--- START SOURCE EXCERPT ---
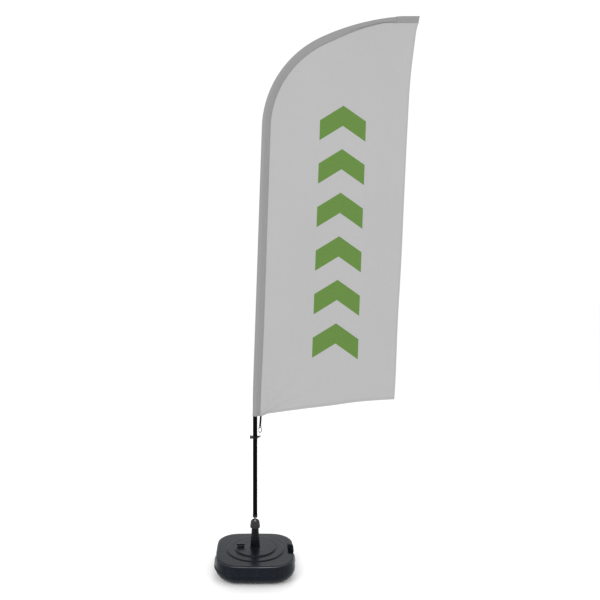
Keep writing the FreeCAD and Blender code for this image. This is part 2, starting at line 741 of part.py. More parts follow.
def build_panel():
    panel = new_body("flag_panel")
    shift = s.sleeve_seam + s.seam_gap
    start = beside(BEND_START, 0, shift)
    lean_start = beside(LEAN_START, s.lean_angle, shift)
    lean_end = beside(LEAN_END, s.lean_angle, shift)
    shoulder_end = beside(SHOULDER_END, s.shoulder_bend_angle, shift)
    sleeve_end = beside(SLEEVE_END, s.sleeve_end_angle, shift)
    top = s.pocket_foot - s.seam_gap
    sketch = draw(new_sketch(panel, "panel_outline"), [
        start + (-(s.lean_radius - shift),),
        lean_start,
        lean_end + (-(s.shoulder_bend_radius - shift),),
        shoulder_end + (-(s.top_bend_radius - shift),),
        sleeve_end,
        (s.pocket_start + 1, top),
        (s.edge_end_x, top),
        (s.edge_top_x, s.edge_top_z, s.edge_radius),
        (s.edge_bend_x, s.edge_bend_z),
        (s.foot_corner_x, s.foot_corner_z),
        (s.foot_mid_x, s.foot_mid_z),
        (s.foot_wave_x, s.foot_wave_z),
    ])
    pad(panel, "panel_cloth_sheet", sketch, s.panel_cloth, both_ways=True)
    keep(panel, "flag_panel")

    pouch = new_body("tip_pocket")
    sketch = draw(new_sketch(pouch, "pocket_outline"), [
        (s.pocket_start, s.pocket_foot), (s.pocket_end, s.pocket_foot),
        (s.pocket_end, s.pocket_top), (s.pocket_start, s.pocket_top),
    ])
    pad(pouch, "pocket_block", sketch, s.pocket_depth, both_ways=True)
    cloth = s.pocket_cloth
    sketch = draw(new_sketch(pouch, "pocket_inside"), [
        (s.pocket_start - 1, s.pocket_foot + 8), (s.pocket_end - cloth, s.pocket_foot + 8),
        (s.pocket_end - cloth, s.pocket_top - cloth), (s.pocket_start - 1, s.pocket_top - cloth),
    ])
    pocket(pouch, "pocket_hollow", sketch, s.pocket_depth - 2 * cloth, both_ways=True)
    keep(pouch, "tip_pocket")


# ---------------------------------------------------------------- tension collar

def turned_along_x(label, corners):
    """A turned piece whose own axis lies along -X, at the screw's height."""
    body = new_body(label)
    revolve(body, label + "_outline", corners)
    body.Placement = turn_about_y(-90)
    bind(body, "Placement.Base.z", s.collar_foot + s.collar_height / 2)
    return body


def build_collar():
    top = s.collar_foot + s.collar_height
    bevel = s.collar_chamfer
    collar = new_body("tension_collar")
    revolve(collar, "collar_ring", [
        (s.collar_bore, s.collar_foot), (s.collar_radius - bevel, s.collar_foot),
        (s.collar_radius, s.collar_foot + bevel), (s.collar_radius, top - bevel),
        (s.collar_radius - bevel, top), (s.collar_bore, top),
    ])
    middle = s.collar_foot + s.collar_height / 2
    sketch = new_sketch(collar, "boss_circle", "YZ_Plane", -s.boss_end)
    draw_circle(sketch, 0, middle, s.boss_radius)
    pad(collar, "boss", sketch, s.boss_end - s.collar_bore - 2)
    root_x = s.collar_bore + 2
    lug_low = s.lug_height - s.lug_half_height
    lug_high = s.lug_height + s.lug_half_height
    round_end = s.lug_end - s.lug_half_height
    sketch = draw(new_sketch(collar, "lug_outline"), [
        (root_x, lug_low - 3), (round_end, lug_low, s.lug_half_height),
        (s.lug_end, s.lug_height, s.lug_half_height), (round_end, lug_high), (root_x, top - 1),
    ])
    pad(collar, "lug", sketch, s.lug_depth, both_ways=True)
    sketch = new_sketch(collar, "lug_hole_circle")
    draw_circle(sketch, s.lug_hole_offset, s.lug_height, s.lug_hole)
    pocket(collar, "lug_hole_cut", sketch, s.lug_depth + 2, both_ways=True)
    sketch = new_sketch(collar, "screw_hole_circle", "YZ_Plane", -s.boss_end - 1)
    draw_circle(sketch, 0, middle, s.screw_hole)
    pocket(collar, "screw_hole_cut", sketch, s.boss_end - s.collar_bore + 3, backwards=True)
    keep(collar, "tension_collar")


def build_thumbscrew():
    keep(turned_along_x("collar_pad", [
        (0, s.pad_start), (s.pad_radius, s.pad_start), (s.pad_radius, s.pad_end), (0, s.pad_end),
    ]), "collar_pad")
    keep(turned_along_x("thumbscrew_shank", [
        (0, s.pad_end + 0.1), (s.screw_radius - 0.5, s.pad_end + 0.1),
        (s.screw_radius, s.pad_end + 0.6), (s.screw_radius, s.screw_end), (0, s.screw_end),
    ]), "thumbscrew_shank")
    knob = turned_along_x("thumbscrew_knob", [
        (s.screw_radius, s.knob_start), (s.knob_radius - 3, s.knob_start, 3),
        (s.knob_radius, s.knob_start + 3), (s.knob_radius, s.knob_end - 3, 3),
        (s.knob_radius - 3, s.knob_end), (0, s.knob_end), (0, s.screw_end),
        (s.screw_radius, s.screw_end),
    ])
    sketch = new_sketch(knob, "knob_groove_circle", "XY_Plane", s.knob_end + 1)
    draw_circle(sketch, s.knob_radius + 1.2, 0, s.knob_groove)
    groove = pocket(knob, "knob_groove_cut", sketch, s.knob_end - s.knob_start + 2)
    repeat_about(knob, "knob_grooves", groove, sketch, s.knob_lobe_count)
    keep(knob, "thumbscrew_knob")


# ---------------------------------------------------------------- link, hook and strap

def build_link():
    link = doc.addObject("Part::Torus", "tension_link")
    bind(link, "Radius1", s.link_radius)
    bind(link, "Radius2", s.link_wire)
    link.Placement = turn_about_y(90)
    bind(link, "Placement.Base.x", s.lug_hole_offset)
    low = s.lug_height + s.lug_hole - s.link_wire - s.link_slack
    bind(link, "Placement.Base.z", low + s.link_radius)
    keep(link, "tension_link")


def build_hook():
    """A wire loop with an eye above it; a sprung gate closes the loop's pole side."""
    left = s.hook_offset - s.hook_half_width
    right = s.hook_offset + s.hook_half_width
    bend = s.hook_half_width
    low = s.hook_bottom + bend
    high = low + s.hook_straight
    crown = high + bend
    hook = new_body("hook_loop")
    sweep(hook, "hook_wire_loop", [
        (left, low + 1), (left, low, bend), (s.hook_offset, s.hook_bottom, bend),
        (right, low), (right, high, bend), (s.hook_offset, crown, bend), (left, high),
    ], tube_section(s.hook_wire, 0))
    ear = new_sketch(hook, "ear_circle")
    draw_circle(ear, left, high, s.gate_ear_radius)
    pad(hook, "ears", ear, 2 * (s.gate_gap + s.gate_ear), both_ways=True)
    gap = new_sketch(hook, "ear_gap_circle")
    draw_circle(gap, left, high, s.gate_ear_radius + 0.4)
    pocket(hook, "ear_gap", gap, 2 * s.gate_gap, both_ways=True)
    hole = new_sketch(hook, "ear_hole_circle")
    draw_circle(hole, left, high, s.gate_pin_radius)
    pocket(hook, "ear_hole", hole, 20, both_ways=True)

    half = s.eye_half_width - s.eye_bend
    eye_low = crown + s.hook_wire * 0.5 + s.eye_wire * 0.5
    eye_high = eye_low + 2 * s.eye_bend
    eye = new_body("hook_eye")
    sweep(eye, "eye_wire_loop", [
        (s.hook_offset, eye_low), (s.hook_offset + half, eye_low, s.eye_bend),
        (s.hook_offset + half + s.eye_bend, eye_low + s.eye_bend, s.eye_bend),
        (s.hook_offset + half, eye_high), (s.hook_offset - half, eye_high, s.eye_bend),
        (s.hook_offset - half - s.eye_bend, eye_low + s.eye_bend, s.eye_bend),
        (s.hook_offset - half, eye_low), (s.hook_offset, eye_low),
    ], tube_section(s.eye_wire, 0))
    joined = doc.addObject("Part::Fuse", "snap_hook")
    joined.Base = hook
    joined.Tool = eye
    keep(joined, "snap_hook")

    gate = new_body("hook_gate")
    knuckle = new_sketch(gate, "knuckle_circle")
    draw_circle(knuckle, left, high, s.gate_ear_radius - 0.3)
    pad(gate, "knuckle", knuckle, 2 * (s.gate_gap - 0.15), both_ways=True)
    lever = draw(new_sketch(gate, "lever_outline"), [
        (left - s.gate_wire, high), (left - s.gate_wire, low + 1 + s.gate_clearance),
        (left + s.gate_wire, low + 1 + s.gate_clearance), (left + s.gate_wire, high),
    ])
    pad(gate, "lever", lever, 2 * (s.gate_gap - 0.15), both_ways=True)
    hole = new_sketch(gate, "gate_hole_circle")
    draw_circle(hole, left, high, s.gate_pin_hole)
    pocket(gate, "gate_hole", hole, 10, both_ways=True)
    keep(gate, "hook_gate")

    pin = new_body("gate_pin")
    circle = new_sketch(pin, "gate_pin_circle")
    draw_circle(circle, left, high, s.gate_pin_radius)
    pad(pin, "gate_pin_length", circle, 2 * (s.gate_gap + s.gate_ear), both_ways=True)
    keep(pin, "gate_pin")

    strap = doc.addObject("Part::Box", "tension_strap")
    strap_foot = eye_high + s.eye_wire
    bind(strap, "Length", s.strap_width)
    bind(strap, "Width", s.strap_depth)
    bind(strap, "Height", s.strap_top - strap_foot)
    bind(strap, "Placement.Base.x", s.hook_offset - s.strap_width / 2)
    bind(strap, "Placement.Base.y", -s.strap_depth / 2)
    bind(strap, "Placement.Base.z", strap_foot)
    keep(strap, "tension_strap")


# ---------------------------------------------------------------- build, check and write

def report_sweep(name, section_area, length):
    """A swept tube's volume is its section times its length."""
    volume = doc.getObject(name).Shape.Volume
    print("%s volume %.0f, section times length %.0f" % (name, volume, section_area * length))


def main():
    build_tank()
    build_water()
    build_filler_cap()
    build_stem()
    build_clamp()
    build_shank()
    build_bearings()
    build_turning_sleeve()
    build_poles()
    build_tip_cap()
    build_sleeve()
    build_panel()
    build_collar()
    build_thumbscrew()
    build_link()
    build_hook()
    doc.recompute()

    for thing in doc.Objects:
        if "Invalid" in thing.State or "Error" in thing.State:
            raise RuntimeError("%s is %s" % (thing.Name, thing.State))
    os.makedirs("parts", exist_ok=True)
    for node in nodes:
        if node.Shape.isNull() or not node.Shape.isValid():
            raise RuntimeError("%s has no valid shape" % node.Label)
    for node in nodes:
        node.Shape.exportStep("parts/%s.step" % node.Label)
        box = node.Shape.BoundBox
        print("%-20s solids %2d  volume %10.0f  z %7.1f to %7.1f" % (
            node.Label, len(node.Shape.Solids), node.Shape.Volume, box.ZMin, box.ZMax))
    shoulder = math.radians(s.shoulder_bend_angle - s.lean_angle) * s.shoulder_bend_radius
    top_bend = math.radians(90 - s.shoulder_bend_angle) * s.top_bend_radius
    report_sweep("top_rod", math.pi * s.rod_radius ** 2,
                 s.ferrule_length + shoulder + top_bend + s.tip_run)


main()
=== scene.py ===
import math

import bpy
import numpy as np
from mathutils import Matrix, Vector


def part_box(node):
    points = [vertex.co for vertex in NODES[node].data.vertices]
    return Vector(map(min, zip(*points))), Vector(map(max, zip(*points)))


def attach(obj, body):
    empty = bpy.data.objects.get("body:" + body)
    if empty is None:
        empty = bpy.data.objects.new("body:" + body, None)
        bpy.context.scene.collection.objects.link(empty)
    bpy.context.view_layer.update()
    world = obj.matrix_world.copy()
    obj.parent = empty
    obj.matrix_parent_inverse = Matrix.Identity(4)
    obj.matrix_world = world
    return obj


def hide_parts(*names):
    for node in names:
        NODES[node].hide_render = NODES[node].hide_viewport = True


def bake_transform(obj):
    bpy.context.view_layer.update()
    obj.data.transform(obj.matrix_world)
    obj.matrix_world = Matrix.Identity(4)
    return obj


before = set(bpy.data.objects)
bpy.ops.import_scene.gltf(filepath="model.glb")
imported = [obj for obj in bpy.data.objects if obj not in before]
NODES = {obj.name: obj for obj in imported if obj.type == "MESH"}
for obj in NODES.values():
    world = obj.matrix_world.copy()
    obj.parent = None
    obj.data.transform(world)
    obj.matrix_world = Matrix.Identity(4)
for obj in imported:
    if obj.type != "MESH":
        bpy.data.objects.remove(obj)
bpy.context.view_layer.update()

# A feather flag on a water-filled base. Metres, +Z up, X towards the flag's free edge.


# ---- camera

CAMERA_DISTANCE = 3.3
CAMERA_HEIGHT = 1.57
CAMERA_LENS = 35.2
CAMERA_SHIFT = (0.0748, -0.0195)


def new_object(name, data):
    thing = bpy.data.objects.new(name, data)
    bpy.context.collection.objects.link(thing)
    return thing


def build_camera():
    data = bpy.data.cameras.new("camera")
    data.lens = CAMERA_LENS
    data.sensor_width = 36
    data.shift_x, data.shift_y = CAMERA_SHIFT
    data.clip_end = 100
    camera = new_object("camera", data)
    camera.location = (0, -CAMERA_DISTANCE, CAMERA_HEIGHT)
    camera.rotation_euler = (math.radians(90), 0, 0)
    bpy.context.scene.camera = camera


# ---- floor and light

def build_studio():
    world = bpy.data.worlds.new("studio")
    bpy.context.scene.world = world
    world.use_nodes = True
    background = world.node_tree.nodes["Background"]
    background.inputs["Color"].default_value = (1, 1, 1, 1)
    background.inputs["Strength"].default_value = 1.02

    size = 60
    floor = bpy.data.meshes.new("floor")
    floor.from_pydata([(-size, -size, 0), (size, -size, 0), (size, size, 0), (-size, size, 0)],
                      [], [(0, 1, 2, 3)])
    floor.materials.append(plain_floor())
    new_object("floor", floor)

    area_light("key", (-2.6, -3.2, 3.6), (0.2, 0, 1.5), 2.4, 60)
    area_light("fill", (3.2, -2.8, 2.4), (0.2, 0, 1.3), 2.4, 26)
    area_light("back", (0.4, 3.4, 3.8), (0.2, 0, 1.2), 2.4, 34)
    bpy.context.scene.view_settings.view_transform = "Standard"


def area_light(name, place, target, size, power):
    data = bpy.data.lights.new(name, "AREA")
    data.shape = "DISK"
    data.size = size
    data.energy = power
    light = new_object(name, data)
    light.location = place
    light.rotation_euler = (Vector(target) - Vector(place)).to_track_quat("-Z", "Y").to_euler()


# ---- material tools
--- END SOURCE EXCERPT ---
WORK TO BE COMPLETED:
Search the listing above for the string "names". Copy every line that contains it.

ANSWER TO THIS EXERCISE:
def hide_parts(*names):
    for node in names:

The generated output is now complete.